The sailing was in all respects excellent. I think we had more wind than "normal" and we did have some very large seas to contend with. This made it more challenging than what I had expected. Despite the rough conditions, Martyn continued to produce excellent hot meals every night. (I only contributed two meals the whole way across!). Sleeping any where and any time was difficult in the rough conditions and we all got rather tired. Sleeping in the foreward cabin was abandoned early in the crossing. We did manage occasional showers which were always welcome. We had no shortages of water or power. The solar panels gave us charging on most days so that we only ran the engine for 60 to 90 minutes each evening. We all managed to eak out our clothing to the end. The food held up as well. We still have a few frozen meat packs, and the apples and grapefruit made it to the end as well.
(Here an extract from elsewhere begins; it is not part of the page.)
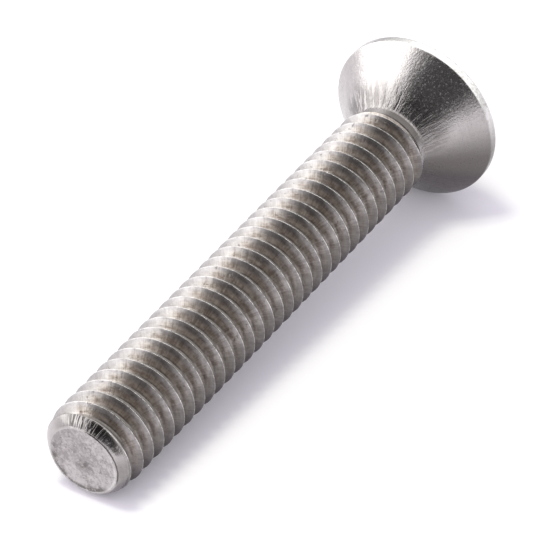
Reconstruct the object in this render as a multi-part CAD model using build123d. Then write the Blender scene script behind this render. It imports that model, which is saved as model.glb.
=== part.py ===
from build123d import *
from math import atan2, ceil, cos, degrees, radians, sin, tan
import os

# Raised countersunk machine screw, one piece, with a rolled right-hand thread and a cross recess.
# It is made upright, with its point at the origin and its head towards +Z, and every length along
# it is measured from the point. It is then laid on its side, as it comes to rest: the rim of the
# head and the first full crest of the thread touch the ground, and the head is towards +X.
# Lengths are in millimetres and angles in degrees.

# Whole screw
length = 24.5
head_dia = 7.24
neck_dia = 3.38

# Thread: crest and root are flats, given as shares of the pitch, in place of a rolled thread's
# rounded ones
pitch = 0.7
major_dia = 3.86
flank_angle = 60.0
crest_share = 1 / 8
root_share = 0.28
first_crest = 1.38
groove_start = 0.3
groove_ramp = 0.38
groove_fade = 0.55
crest_taper = 0.22

# Point: a flat face, a chamfer round it and a slight taper up to the full thread
face_dia = 2.8
face_chamfer = 0.38
point_dia = 3.6
point_taper = 0.98

# Neck and head
neck_length = 0.45
neck_break = 0.12
cone_angle = 90.0
rim_land = 0.4
rim_break = 0.15
dome_height = 1.05

# Cross recess
recess_span = 4.4
recess_depth = 2.35
wing_width = 1.0
wing_slope = 26.5
wing_draft = 3.0
hub_dia = 2.2
hub_slope = 10.0
floor_angle = 150.0

# How far a cutting solid stands proud of the surface that it cuts
overrun = 0.04

major_r = major_dia / 2
neck_r = neck_dia / 2
head_r = head_dia / 2
crest_flat = crest_share * pitch
root_flat = root_share * pitch
flank_lean = tan(radians(flank_angle / 2))
root_r = major_r - (pitch - crest_flat - root_flat) / 2 / flank_lean
cone_edge = length - rim_land
neck_end = cone_edge - (head_r - neck_r) / tan(radians(cone_angle / 2))
thread_end = neck_end - neck_length
top = length + dome_height


def blank():
    """Everything but the thread groove and the recess, as one half outline turned about the axis.

    The outline stands a quarter turn from where the groove's turns meet, so that the joint line of
    the turned faces never runs along an edge of the groove.
    """
    neck_corner = (neck_r, neck_end)
    rim_corner = (head_r, length)
    dome_r = (head_r**2 + dome_height**2) / (2 * dome_height)
    with BuildPart() as turned:
        with BuildSketch(Plane.YZ) as half:
            with BuildLine():
                Polyline(
                    (0, top),
                    (0, 0),
                    (face_dia / 2, 0),
                    (point_dia / 2, face_chamfer),
                    (major_r, point_taper),
                    (major_r, thread_end - crest_taper),
                    (neck_r, thread_end),
                    neck_corner,
                    (head_r, cone_edge),
                    rim_corner,
                )
                RadiusArc(rim_corner, (0, top), -dome_r)
            make_face()
            for corner, leg in ((neck_corner, neck_break), (rim_corner, rim_break)):
                nearest = half.vertices().sort_by_distance(corner)[0]
                chamfer(nearest, leg)
        revolve(axis=Axis.Z)
    return turned.part


def helix_turns(radius, base):
    """A right-hand helix about the axis as one edge a turn, from base to past the thread's end."""
    turns = ceil((thread_end - base) / pitch) + 1
    return [Pos(0, 0, base + k * pitch) * Helix(pitch, pitch, radius).edge() for k in range(turns)]


def groove():
    """The thread's groove between two crests, bounded by bands ruled from helix to helix.

    The four helices are the corners of its section: both edges of the root and both edges of the
    mouth. It starts below the first crest and runs past both ends of the thread.
    """
    turns_below = ceil((first_crest - groove_start) / pitch) + 1
    start = first_crest + pitch / 2 - turns_below * pitch
    mouth_r = major_r + overrun
    half_mouth = root_flat / 2 + (mouth_r - root_r) * flank_lean
    corners = [
        helix_turns(root_r, start - root_flat / 2),
        helix_turns(root_r, start + root_flat / 2),
        helix_turns(mouth_r, start + half_mouth),
        helix_turns(mouth_r, start - half_mouth),
    ]
    bands = [
        Face.make_surface_from_curves(edge, next_edge)
        for corner, next_corner in zip(corners, corners[1:] + corners[:1])
        for edge, next_edge in zip(corner, next_corner)
    ]
    first_end = Face(Wire.make_polygon([corner[0] @ 0 for corner in corners]))
    last_end = Face(Wire.make_polygon([corner[-1] @ 1 for corner in corners]))
    return Solid(Shell([*bands, first_end, last_end]))


def unrolled():
    """What the groove leaves alone: the core, and cones that lift its floor out at both ends."""
    inside = root_r - overrun
    outside = major_r + 2 * overrun
    with BuildPart() as kept:
        with BuildSketch(Plane.YZ):
            with BuildLine():
                Polyline(
                    (0, -2 * pitch),
                    (outside, -2 * pitch),
                    (outside, groove_start),
                    (inside, groove_start + groove_ramp),
                    (inside, thread_end - groove_fade),
                    (outside, thread_end),
                    (outside, thread_end + 3 * pitch),
                    (0, thread_end + 3 * pitch),
                    close=True,
                )
            make_face()
        revolve(axis=Axis.Z)
    return kept.part


def recess_wing():
    """One bar of the cross: wide across the head, with sloping ends and nearly upright sides."""
    mouth = top + overrun
    depth = recess_depth + overrun
    narrowing = 2 * depth * tan(radians(wing_slope))
    thinning = 2 * depth * tan(radians(wing_draft))
    with BuildPart() as wing:
        with BuildSketch(Plane.XY.offset(mouth)):
            Rectangle(recess_span, wing_width)
        with BuildSketch(Plane.XY.offset(mouth - depth)):
            Rectangle(recess_span - narrowing, wing_width - thinning)
        loft(ruled=True)
    return wing.part


def recess():
    """Cross recess: two wings, the hub between them and the shallow cone of its floor."""
    wing = recess_wing()
    floor_r = hub_dia / 2 - recess_depth * tan(radians(hub_slope))
    floor_cone = floor_r / tan(radians(floor_angle / 2))
    with BuildPart() as hub:
        with BuildSketch(Plane.YZ):
            with BuildLine():
                Polyline(
                    (0, top + overrun),
                    (hub_dia / 2, top + overrun),
                    (floor_r, top - recess_depth),
                    (0, top - recess_depth - floor_cone),
                    close=True,
                )
            make_face()
        revolve(axis=Axis.Z)
    return wing + Rot(0, 0, 90) * wing + hub.part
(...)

Our three man crew, worked well together and in many ways complimented each other well. Martyn, with the previous ocean experience, was the most knowledgeable, and it was his insistence that led to the twin headsail arrangement that was out main sail rig. I have already mentioned his cooking prowess which was seriously good and done under extreme conditions. Gerry was the master of fix up, and we had lots to fix as previous reports noted. Thanks again to my crew.
This will be the last report of the crossing. But the log will continue when Harmony and I resume our cruising in these islands in January 2007.